American hostility to Rudd’s foreign policy orientation was a major factor in the coup inside the Labor Party on June 23–24, 2010 that installed Julia Gillard as the new prime minister. In November 2011, with the Gillard government’s backing, Obama formally announced the US “pivot” to Asia, directed against China, in the Australian parliament. The Australian military has since been fully integrated with its US counterparts. Australia’s hosting of US bases and military assets, and active participation in American operations in Asia, mean it would automatically be part of any US-led war with China.
The working class cannot base itself on the futile hopes expressed by the likes of Hugh White that the American ruling elite will back down from military confrontation because its actions threaten to trigger a nuclear conflagration.
American imperialism is being propelled toward war by the systemic breakdown of global capitalism that began in 2008 and the ever-more ruthless struggle internationally for domination over markets and resources.
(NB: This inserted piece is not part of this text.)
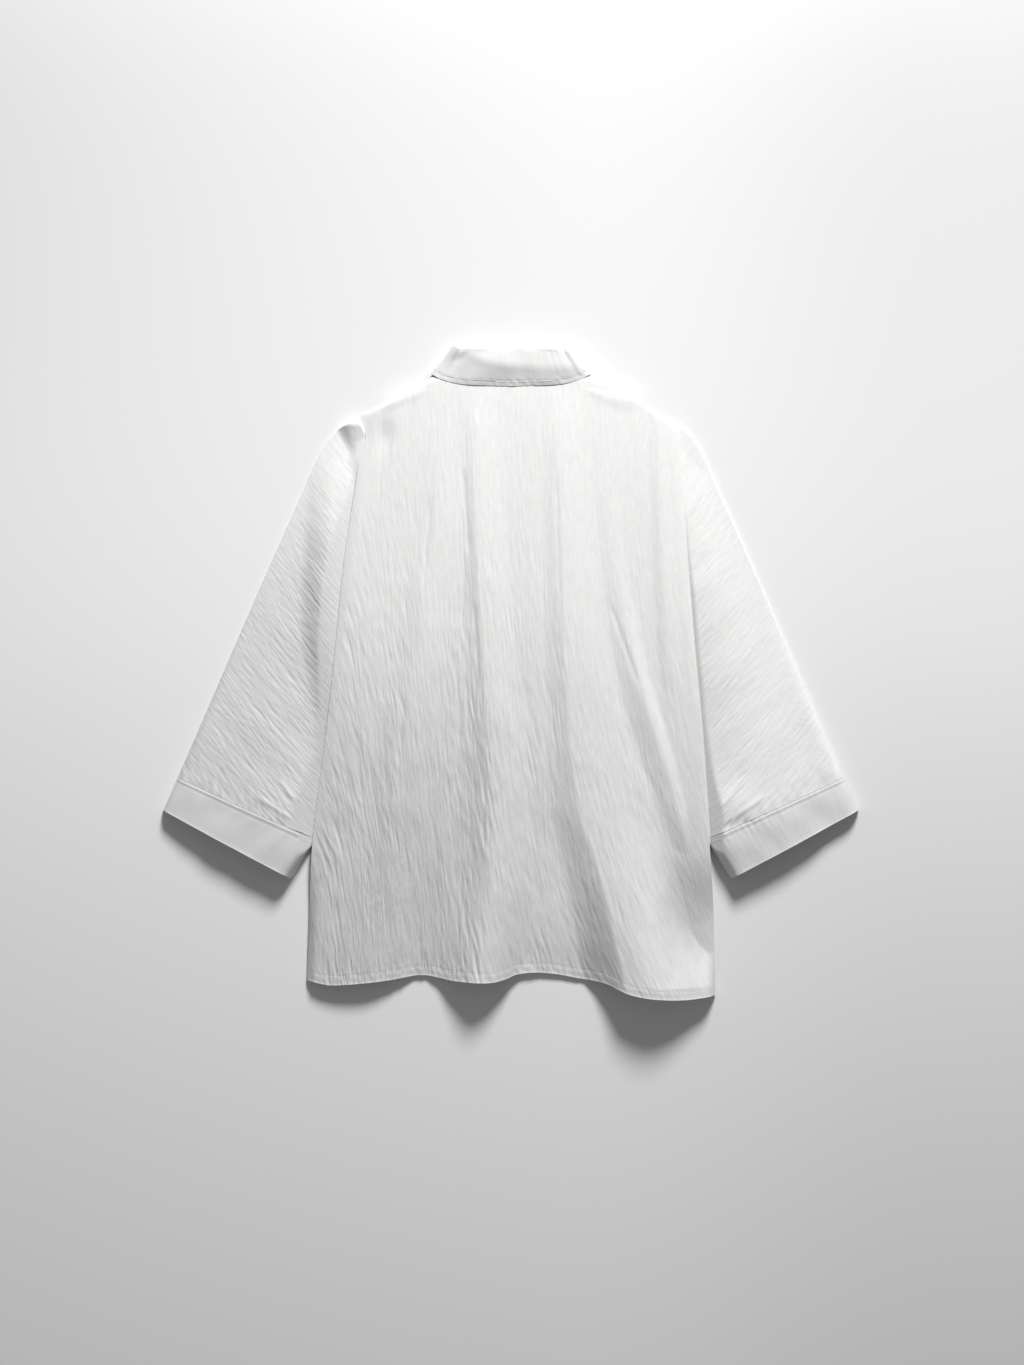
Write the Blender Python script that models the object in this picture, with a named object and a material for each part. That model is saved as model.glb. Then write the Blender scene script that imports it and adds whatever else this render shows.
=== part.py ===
"""A crinkled white shirt with three-quarter sleeves, laid flat on its front with its back up.

Metres, +Z up. X runs across the shirt, +Y towards the collar, and the surface it lies on is z = 0.
Each piece a maker would cut is a wall of cloth with its own name: back, fronts, sleeves, cuffs, collar.
The fronts lie flat on the surface. The sleeves lie on the fronts' edges and come out from under the back.
"""

import math
from collections import namedtuple

import bpy
import numpy as np

# ---- driving dimensions ----
CLOTH = 0.0010  # wall of a single layer
CUFF_CLOTH = 0.0014  # a doubled, interfaced layer
COLLAR_CLOTH = 0.0012
SEAM_GAP = 0.0003  # between pieces that are sewn together

SLEEVE_TOP_UNDER_BACK = 0.0074  # highest the sleeve may reach where the back lies on it
BACK_ON_SLEEVE = 0.0096  # upper face of the back's edge there
SLEEVE_ON_FRONT = CLOTH + SEAM_GAP + 0.0001
ARMHOLE_ZONE = (-0.232, -0.206)  # y where the back's edge comes down off the sleeve and cuff
ARMHOLE_REACH = (0.135, 0.158)  # |x| from which a sleeve lies under the back

EDGE_ROLL = 0.010  # how far in from its edge the back rounds over
FRONT_INSET = 0.0006

PLACKET_LIFT = 0.0026  # the fronts ride over the buttons and the collar's front by this much
PLACKET_HALF = (0.024, 0.042)  # |x| where that lift is full, and where it ends
COLLAR_LIFT_Y = (0.195, 0.222)
COLLAR_LIFT_X = (0.112, 0.096)
OVERLAP = 0.018  # each front runs this far past the centre line
OVERLAP_STEP = 0.0013  # the left front lies on the right one

NECK_HALF = 0.080
NECK_Y = 0.3415
FRONT_NECK_DROP = 0.078
BACK_NECK_DIP = 0.006
FLAT_UNDER_COLLAR = (0.322, 0.285)  # y between which the back's folds die out towards the neck

BUTTON_RADIUS = 0.0057
BUTTON_THICK = 0.0021
BUTTON_TOP_Y = 0.222
BUTTON_PITCH = 0.094
BUTTON_COUNT = 6

SLEEVE_FOLD_RADIUS = 0.0022
CUFF_FOLD_RADIUS = 0.0026
CUFF_DEPTH = 0.0415
CUFF_SLANT = (0.0124, -0.0074)  # how far its lower inner corner stands out from square
UNDERARM = (0.162, 0.026)
CUFF_SEAM_INNER = (0.2225, -0.191)

# ---- tables: one row for each station ----
Edge = namedtuple("Edge", "y left right")
SIDES = (
    Edge(0.292, -0.177, 0.190),
    Edge(0.270, -0.167, 0.193),
    Edge(0.240, -0.174, 0.195),
    Edge(0.190, -0.182, 0.198),
    Edge(0.130, -0.191, 0.202),
    Edge(0.030, -0.201, 0.210),
    Edge(-0.070, -0.212, 0.219),
    Edge(-0.200, -0.228, 0.228),
    Edge(-0.280, -0.232, 0.233),
    Edge(-0.372, -0.235, 0.235),
)

Point = namedtuple("Point", "x y")
SHOULDER_LINE = (
    Point(-0.177, 0.292),
    Point(-0.132, 0.318),
    Point(-0.092, 0.3360),
    Point(-0.080, 0.3405),
    Point(0.080, 0.3415),
    Point(0.092, 0.3390),
    Point(0.115, 0.331),
    Point(0.138, 0.319),
    Point(0.158, 0.305),
    Point(0.177, 0.2915),
    Point(0.190, 0.2835),
)
HEM = (
    Point(-0.235, -0.353),
    Point(-0.205, -0.358),
    Point(-0.175, -0.356),
    Point(-0.137, -0.352),
    Point(-0.103, -0.3475),
    Point(-0.063, -0.3525),
    Point(-0.024, -0.3530),
    Point(-0.006, -0.3505),
    Point(0.006, -0.3465),
    Point(0.028, -0.3445),
    Point(0.045, -0.3455),
    Point(0.080, -0.3515),
    Point(0.108, -0.3555),
    Point(0.122, -0.3610),
    Point(0.139, -0.3670),
    Point(0.163, -0.3705),
    Point(0.200, -0.3725),
    Point(0.235, -0.3700),
)
FRONT_HEM = (
    Point(-0.235, -0.348),
    Point(-0.120, -0.345),
    Point(0.040, -0.339),
    Point(0.120, -0.352),
    Point(0.235, -0.364),
)

# The back's level between its folds, from the neck down to the hem.
Level = namedtuple("Level", "y height")
BACK_LEVEL = (
    Level(0.350, 0.0130),
    Level(0.260, 0.0125),
    Level(0.090, 0.0105),
    Level(-0.090, 0.0098),
    Level(-0.220, 0.0078),
    Level(-0.360, 0.0034),
)

# Long soft folds of the back. Each crest wanders through x at the five stations and rises by rise there;
# left and right are its half widths at the first and last station.
FOLD_STATIONS = (0.260, 0.090, -0.090, -0.220, -0.360)
Fold = namedtuple("Fold", "x rise left right")
BACK_FOLDS = {
    "left_hem": Fold(
        x=(-0.130, -0.140, -0.152, -0.162, -0.172),
        rise=(0.0, 0.0, 0.0015, 0.006, 0.015),
        left=(0.050, 0.110),
        right=(0.050, 0.065),
    ),
    "left_back": Fold(
        x=(-0.078, -0.099, -0.122, -0.136, -0.142),
        rise=(0.001, 0.0035, 0.004, 0.003, 0.0),
        left=(0.028, 0.035),
        right=(0.035, 0.055),
    ),
    "middle": Fold(
        x=(-0.038, -0.030, -0.016, -0.014, -0.024),
        rise=(0.002, 0.005, 0.008, 0.014, 0.031),
        left=(0.024, 0.072),
        right=(0.034, 0.046),
    ),
    "right": Fold(
        x=(0.068, 0.074, 0.083, 0.108, 0.175),
        rise=(0.0025, 0.006, 0.008, 0.013, 0.039),
        left=(0.028, 0.108),
        right=(0.042, 0.110),
    ),
    "right_ridge": Fold(
        x=(0.140, 0.142, 0.183, 0.212, 0.225),
        rise=(0.0, 0.0015, 0.006, 0.004, 0.0),
        left=(0.024, 0.034),
        right=(0.022, 0.024),
    ),
}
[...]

As the global crisis deepens, Washington is determined to subordinate Russia to its dictates and bring China, the world’s manufacturing centre and source of vast profits extracted through the exploitation of the Chinese working class, under the sway of the Wall Street banks and corporations. The Australian ruling elite, as it has throughout its history, hopes to gain a share of the spoils by supporting the predatory agenda of its great power ally.
US imperialism is not only prepared to risk nuclear war. It has drawn up elaborate plans to launch such a catastrophe if Beijing does not capitulate to its demands. The critical task facing the working class in Australia, the US, China and across Asia is to build a unified international anti-war movement to put an end to capitalism and the nation-state system, and establish world socialism.